■ **MATERIAL**:
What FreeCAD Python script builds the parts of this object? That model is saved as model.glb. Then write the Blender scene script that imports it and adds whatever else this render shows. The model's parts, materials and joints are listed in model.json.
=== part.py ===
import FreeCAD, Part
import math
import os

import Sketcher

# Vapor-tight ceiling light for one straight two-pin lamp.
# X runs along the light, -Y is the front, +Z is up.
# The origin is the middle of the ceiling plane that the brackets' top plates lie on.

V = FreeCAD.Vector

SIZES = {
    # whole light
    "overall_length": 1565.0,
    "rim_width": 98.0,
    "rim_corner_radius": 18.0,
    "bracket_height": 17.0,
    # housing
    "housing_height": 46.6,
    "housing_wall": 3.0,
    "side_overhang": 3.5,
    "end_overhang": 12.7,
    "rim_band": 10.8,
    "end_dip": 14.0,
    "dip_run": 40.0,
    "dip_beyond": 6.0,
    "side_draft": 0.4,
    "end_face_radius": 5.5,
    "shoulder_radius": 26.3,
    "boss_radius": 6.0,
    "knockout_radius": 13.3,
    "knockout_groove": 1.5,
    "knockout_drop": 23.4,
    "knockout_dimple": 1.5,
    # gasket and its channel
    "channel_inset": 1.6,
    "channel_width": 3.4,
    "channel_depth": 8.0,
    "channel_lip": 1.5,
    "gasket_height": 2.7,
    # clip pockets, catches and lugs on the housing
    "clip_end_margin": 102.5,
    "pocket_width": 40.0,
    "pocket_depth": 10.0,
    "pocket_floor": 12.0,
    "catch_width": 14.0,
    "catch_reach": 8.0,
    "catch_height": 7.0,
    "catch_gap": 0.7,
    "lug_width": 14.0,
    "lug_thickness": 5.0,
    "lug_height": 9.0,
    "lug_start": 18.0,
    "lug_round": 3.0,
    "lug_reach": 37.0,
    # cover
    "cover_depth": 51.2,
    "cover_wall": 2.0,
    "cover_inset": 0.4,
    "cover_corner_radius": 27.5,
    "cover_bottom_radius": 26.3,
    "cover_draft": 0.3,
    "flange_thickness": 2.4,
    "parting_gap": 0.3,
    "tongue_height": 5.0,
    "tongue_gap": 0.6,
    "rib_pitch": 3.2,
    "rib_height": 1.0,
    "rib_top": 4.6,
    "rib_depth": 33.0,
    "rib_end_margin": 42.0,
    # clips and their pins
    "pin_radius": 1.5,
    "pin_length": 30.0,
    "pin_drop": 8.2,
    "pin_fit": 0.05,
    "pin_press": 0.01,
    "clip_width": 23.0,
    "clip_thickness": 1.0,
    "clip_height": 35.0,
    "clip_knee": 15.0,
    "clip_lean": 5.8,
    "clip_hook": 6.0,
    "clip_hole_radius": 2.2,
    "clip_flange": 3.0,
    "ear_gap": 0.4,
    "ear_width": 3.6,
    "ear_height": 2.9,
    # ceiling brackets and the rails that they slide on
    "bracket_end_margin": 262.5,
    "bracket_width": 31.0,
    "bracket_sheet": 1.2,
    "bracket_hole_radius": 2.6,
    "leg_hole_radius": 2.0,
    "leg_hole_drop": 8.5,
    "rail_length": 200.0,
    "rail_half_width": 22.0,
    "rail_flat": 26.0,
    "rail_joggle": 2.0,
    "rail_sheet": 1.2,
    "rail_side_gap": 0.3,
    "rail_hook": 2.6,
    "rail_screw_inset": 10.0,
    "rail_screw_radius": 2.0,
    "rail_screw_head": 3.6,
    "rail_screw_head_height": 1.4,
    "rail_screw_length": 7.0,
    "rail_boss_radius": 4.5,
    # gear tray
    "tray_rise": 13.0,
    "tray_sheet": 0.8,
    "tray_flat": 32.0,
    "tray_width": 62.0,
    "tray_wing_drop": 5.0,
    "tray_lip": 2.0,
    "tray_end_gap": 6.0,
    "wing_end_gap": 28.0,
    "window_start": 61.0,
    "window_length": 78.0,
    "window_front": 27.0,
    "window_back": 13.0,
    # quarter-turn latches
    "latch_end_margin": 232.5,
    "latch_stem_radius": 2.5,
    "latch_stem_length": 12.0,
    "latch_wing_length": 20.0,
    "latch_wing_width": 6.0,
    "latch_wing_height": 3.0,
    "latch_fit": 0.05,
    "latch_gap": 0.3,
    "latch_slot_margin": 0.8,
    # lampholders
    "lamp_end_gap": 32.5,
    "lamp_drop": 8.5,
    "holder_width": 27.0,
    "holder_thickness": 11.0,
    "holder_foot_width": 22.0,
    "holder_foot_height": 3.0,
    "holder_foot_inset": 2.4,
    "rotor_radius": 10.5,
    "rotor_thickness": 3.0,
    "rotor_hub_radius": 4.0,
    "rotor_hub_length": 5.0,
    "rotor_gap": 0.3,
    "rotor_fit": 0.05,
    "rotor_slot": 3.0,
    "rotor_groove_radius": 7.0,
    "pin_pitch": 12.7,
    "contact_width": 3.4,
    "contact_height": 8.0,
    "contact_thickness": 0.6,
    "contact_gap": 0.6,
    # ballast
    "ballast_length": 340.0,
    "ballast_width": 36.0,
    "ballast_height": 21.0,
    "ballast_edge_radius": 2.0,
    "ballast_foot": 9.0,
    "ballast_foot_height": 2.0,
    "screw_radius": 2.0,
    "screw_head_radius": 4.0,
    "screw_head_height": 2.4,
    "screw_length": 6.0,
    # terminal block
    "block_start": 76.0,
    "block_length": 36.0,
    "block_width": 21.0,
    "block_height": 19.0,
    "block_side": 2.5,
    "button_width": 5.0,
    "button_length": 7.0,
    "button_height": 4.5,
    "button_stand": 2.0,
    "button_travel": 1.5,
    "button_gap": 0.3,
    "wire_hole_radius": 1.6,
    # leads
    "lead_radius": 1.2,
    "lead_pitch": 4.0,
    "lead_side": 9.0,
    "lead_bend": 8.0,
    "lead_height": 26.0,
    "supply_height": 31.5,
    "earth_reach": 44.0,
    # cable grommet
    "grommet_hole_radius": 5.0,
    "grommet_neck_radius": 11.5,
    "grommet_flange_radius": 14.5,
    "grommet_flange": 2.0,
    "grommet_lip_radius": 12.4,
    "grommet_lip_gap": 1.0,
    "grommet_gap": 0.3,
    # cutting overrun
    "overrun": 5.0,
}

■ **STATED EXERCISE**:
Verbatim output is expected for the lines from the start of the data to the line in which "V = FreeCAD.Vector" appears, both included.

■ **RIGHT ANSWER**:
What FreeCAD Python script builds the parts of this object? That model is saved as model.glb. Then write the Blender scene script that imports it and adds whatever else this render shows. The model's parts, materials and joints are listed in model.json.
=== part.py ===
import FreeCAD, Part
import math
import os

import Sketcher

# Vapor-tight ceiling light for one straight two-pin lamp.
# X runs along the light, -Y is the front, +Z is up.
# The origin is the middle of the ceiling plane that the brackets' top plates lie on.

V = FreeCAD.Vector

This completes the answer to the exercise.